Genome-scale Metabolic Model Guided Subtyping Lung Cancer towards Personalized Diagnosis

Abstract

Mathematical modeling of biological systems are useful in (i) gaining better understanding about the physiological processes in an organism, (ii) simulating alternative scenarios, (iii) finding targets for improved performance within metabolic engineering context (iv) performing several functional analyses, e.g. identify drug targets (v) process scheduling within the context of industrial biotechnology etc. Increasing the predictive capability of these models is of common interest within systems biology studies which allows identification of more effective and personalized treatment strategies for complex metabolic diseases such as cancer by investigation of disease metabolism and providing correct subtyping and staging.
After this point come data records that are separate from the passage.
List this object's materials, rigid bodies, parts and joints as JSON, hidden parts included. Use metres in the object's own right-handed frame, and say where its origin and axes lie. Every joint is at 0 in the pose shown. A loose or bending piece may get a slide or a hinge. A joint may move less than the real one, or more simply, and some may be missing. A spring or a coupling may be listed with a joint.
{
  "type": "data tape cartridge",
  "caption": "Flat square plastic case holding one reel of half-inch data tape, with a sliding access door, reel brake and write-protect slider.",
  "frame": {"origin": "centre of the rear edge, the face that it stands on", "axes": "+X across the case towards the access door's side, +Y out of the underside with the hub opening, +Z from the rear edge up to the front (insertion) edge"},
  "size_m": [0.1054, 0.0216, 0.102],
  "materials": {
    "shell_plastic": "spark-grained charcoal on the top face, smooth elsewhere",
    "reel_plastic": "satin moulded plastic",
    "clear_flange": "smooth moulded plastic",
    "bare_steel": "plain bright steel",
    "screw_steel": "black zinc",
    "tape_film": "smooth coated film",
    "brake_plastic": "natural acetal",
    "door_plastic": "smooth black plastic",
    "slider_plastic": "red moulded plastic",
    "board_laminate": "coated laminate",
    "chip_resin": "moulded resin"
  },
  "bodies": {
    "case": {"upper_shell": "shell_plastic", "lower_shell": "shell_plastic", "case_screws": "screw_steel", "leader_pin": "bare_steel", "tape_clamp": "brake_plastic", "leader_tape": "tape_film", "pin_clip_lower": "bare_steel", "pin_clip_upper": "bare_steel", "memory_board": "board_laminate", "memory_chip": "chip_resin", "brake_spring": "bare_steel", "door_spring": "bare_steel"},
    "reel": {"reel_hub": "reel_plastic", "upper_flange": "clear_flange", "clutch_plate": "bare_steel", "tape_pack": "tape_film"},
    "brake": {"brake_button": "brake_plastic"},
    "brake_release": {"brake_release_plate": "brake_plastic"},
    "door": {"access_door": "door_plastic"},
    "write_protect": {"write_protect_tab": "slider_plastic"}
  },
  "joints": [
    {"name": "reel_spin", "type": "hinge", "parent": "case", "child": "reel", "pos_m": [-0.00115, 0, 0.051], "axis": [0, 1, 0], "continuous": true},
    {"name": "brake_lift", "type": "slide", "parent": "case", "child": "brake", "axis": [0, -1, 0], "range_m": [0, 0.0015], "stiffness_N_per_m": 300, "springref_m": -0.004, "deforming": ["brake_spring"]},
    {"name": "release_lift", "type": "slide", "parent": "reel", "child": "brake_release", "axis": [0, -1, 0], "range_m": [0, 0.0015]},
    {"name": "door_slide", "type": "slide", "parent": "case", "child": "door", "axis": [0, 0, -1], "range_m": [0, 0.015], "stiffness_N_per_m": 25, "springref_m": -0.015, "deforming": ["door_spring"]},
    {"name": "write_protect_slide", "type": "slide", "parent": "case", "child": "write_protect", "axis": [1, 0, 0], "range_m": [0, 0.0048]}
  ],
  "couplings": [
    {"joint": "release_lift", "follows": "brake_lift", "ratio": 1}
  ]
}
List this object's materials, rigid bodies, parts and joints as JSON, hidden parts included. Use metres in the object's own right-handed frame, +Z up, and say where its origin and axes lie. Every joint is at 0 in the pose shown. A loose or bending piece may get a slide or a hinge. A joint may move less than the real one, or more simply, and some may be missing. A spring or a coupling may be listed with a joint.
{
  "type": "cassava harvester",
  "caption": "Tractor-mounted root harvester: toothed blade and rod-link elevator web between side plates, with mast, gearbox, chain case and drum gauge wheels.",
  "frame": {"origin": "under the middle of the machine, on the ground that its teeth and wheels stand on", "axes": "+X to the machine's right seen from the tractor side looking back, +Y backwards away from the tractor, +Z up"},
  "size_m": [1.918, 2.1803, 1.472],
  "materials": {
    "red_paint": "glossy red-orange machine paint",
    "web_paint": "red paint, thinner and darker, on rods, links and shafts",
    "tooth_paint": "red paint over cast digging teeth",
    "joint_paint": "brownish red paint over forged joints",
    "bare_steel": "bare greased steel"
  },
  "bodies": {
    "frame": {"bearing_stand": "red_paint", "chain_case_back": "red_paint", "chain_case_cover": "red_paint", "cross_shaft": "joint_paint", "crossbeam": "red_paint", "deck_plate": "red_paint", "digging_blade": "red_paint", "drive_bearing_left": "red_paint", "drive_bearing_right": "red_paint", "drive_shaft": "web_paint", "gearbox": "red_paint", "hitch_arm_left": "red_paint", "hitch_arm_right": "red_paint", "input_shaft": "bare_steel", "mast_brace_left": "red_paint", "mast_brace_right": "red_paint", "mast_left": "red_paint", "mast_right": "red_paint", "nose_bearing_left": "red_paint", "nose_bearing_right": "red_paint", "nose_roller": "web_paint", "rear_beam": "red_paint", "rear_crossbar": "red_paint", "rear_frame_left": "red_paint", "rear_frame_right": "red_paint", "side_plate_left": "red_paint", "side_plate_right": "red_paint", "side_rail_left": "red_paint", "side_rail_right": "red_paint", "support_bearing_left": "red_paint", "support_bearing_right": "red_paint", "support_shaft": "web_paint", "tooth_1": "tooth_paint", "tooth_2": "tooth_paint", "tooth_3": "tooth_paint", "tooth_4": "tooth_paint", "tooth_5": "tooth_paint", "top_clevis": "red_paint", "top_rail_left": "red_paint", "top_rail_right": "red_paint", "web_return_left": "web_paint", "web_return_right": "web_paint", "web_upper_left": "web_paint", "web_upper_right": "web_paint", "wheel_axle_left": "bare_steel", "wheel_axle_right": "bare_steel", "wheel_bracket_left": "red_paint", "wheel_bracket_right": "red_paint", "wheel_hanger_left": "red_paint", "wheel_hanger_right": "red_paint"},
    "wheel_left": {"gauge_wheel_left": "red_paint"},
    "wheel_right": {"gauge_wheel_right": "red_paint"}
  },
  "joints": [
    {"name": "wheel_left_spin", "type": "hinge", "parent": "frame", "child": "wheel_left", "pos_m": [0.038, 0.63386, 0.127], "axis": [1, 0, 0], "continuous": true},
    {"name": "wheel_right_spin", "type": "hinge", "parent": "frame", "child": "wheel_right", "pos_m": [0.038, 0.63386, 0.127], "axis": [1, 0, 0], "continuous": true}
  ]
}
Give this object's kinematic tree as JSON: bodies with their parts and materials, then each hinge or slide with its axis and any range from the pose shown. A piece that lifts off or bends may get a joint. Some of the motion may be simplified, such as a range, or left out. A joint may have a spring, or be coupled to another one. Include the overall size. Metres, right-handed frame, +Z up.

By transforming gene-level information to flux/metabolite level information, current disease state can be analyzed and diagnosis of cancer subtype can be performed using a less invasive methods.In this study, subtyping and staging of lung cancer, that is one of the main causes of cancer related deaths, was performed by integrating publicly available RNAseq data of normal, lung adenoma and adenocarcinomas and lung squamous cell neoplasms to human genome scale metabolic model and classification of obtained flux distributions using linear support vector machine (SVM) classifications. Differential flux analysis and pathway enrichment methods showed that model adequately represented tumour metabolism. SVM classification accuracies were calculated as more than 99% for normal and cancer cells and 94% for adenomas and adenocarcinomas and squamous cell neoplasms, indicating high predictive capability of flux distributions.